--- start ---

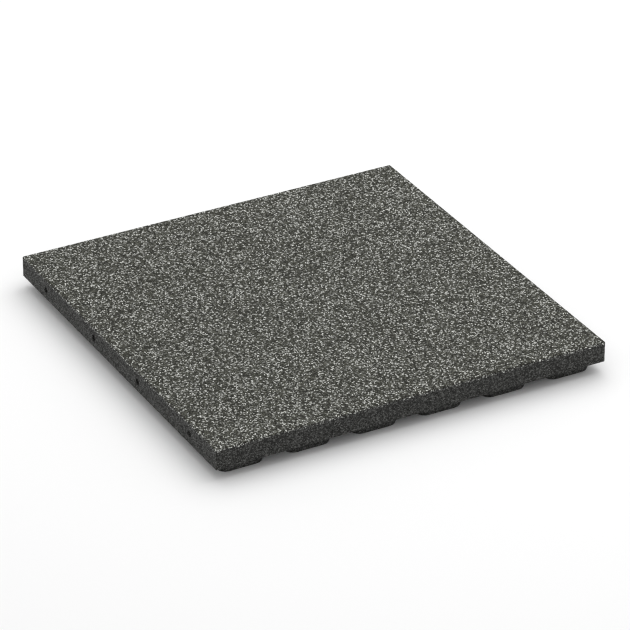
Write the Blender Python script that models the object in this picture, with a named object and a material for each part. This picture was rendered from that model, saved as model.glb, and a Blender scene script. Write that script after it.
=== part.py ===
"""Square patio tile moulded in one piece from bonded rubber granules.

A flat plate stands on square tapered feet, which leave drainage channels below it in
both directions. Two opposite sides have blind holes for the dowels that tie a tile to
its neighbours. Units are metres, +Z is up, and the origin is the centre of the square
that the feet stand on. The front is at -Y and the left side is at -X.
"""

import math

import bmesh
import bpy
from mathutils import Matrix

SIDE = 0.500
THICKNESS = 0.040
FOOT_HEIGHT = 0.014
CORNER_RADIUS = 0.001
SMALLEST_CORNER_RADIUS = 0.0002
TOP_EDGE_RADIUS = 0.002

# A foot is widest where it leaves the plate, and each of its sides leans in by the taper.
FEET_PER_ROW = 6
FOOT_PITCH = 0.08425
FOOT_INSET = 0.0065
FOOT_TAPER = 0.0055
FOOT_CORNER_RADIUS = 0.010
FOOT_ROOT = 0.004

# The holes lie in pairs either side of the middle, at these distances from it.
HOLE_DIAMETER = 0.008
HOLE_DEPTH = 0.050
HOLE_BELOW_TOP = 0.0141
HOLES_FROM_CENTRE = (0.0568, 0.185)
HOLE_CUTTER_OVERRUN = 0.010

CORNER_SEGMENTS = 4
TOP_EDGE_SEGMENTS = 3
HOLE_SEGMENTS = 16

RUBBER_COLOUR = (0.060, 0.064, 0.060, 1.0)
RUBBER_ROUGHNESS = 0.85


def clear_scene():
    for obj in list(bpy.data.objects):
        bpy.data.objects.remove(obj, do_unlink=True)


def rubber_material():
    material = bpy.data.materials.new("bonded_rubber_granules")
    material.use_nodes = True
    shader = material.node_tree.nodes["Principled BSDF"]
    shader.inputs["Base Color"].default_value = RUBBER_COLOUR
    shader.inputs["Roughness"].default_value = RUBBER_ROUGHNESS
    shader.inputs["Metallic"].default_value = 0.0
    return material


def rounded_square(half_width, radius, height):
    """Points anticlockwise round a square with arcs for corners, all at one height."""
    centre = half_width - radius
    points = []
    for corner in range(4):
        diagonal = math.radians(45 + 90 * corner)
        across = math.copysign(centre, math.cos(diagonal))
        along = math.copysign(centre, math.sin(diagonal))
        for step in range(CORNER_SEGMENTS + 1):
            angle = math.radians(90 * (corner + step / CORNER_SEGMENTS))
            x = across + radius * math.cos(angle)
            y = along + radius * math.sin(angle)
            points.append((x, y, height))
    return points


def solid_from_outlines(name, outlines):
    """A closed mesh object that runs through the outlines from the lowest to the highest."""
    mesh = bpy.data.meshes.new(name)
    shape = bmesh.new()
    rings = [[shape.verts.new(point) for point in outline] for outline in outlines]
    shape.faces.new(reversed(rings[0]))
    shape.faces.new(rings[-1])
    for lower, upper in zip(rings, rings[1:]):
        for index in range(len(lower)):
            following = (index + 1) % len(lower)
            shape.faces.new((lower[index], lower[following], upper[following], upper[index]))
    shape.to_mesh(mesh)
    shape.free()
    obj = bpy.data.objects.new(name, mesh)
    bpy.context.scene.collection.objects.link(obj)
    return obj


def make_helper(obj):
    obj.hide_render = True
    obj.display_type = "WIRE"


def add_boolean(obj, operation, other):
    boolean = obj.modifiers.new(other.name, "BOOLEAN")
    boolean.operation = operation
    boolean.solver = "EXACT"
    boolean.object = other


def add_row(obj, count, offset):
    row = obj.modifiers.new("row", "ARRAY")
    row.count = count
    row.use_relative_offset = False
    row.use_constant_offset = True
    row.constant_offset_displace = offset


def make_plate():
    """The slab that is walked on: sharp below, with a rounded edge all round its top."""
    half = SIDE / 2
    outlines = [rounded_square(half, CORNER_RADIUS, FOOT_HEIGHT)]
    for step in range(TOP_EDGE_SEGMENTS + 1):
        angle = math.radians(90 * step / TOP_EDGE_SEGMENTS)
        inset = TOP_EDGE_RADIUS * (1 - math.cos(angle))
        height = THICKNESS - TOP_EDGE_RADIUS * (1 - math.sin(angle))
        radius = max(CORNER_RADIUS - inset, SMALLEST_CORNER_RADIUS)
        outlines.append(rounded_square(half - inset, radius, height))
    return solid_from_outlines("tile", outlines)


def make_feet():
    """All the feet: one tapered foot at the front left, repeated in rows both ways.

    A foot goes on a little way into the plate, so that the two are joined as one body.
    """
    reach = FOOT_PITCH * (FEET_PER_ROW - 1) / 2
    half_at_floor = SIDE / 2 - FOOT_INSET - reach - FOOT_TAPER
    height_of_root = FOOT_HEIGHT + FOOT_ROOT
    flare = FOOT_TAPER * height_of_root / FOOT_HEIGHT
    outlines = (
        rounded_square(half_at_floor, FOOT_CORNER_RADIUS, 0.0),
        rounded_square(half_at_floor + flare, FOOT_CORNER_RADIUS + flare, height_of_root),
    )
    feet = solid_from_outlines("feet", outlines)
    feet.location = (-reach, -reach, 0.0)
    add_row(feet, FEET_PER_ROW, (FOOT_PITCH, 0.0, 0.0))
    add_row(feet, FEET_PER_ROW, (0.0, FOOT_PITCH, 0.0))
    make_helper(feet)
    return feet


def make_hole_cutters():
    """One rod for each blind dowel hole in the left and right sides."""
    length = HOLE_DEPTH + HOLE_CUTTER_OVERRUN
    height = THICKNESS - HOLE_BELOW_TOP
    upright_to_flat = Matrix.Rotation(math.radians(90), 3, "Y")
    shape = bmesh.new()
    for side in (-1, 1):
        middle = side * (SIDE / 2 + HOLE_CUTTER_OVERRUN - length / 2)
        for distance in HOLES_FROM_CENTRE:
            for y in (-distance, distance):
                rod = bmesh.ops.create_cone(
                    shape,
                    cap_ends=True,
                    segments=HOLE_SEGMENTS,
                    radius1=HOLE_DIAMETER / 2,
                    radius2=HOLE_DIAMETER / 2,
                    depth=length,
                )["verts"]
                bmesh.ops.rotate(shape, verts=rod, matrix=upright_to_flat, cent=(0.0, 0.0, 0.0))
                bmesh.ops.translate(shape, verts=rod, vec=(middle, y, height))
    mesh = bpy.data.meshes.new("dowel_holes")
    shape.to_mesh(mesh)
    shape.free()
    cutters = bpy.data.objects.new("dowel_holes", mesh)
    bpy.context.scene.collection.objects.link(cutters)
    make_helper(cutters)
    return cutters


def shade(obj):
    obj.data.shade_smooth()
    obj.data.set_sharp_from_angle(angle=math.radians(30))


clear_scene()
tile = make_plate()
tile.data.materials.append(rubber_material())
shade(tile)
add_boolean(tile, "UNION", make_feet())
add_boolean(tile, "DIFFERENCE", make_hole_cutters())
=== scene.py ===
"""A patio tile of bonded rubber granules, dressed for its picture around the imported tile."""

import math

import bpy
from mathutils import Matrix, Vector


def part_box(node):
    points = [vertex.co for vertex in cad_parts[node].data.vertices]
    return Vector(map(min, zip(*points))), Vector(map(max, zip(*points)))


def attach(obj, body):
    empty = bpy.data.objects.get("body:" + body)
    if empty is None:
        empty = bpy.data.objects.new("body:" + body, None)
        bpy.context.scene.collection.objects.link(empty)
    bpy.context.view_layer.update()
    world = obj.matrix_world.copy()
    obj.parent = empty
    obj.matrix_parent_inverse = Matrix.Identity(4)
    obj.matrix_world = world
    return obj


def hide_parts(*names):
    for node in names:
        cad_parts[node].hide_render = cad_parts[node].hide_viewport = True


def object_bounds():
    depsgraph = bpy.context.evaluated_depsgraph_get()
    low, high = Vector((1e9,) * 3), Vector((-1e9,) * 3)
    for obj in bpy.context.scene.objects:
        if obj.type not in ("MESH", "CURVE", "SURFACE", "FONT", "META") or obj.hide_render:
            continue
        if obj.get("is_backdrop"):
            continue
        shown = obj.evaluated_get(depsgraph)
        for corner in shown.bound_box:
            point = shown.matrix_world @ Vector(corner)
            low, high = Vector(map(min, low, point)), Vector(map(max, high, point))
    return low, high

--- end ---

Do this: Everything from the line with "tile = make_plate()" through the line with "if empty is", both ends included, should be repeated exactly; nothing else should appear.

Correct result:
tile = make_plate()
tile.data.materials.append(rubber_material())
shade(tile)
add_boolean(tile, "UNION", make_feet())
add_boolean(tile, "DIFFERENCE", make_hole_cutters())
=== scene.py ===
"""A patio tile of bonded rubber granules, dressed for its picture around the imported tile."""

import math

import bpy
from mathutils import Matrix, Vector


def part_box(node):
    points = [vertex.co for vertex in cad_parts[node].data.vertices]
    return Vector(map(min, zip(*points))), Vector(map(max, zip(*points)))


def attach(obj, body):
    empty = bpy.data.objects.get("body:" + body)
    if empty is None:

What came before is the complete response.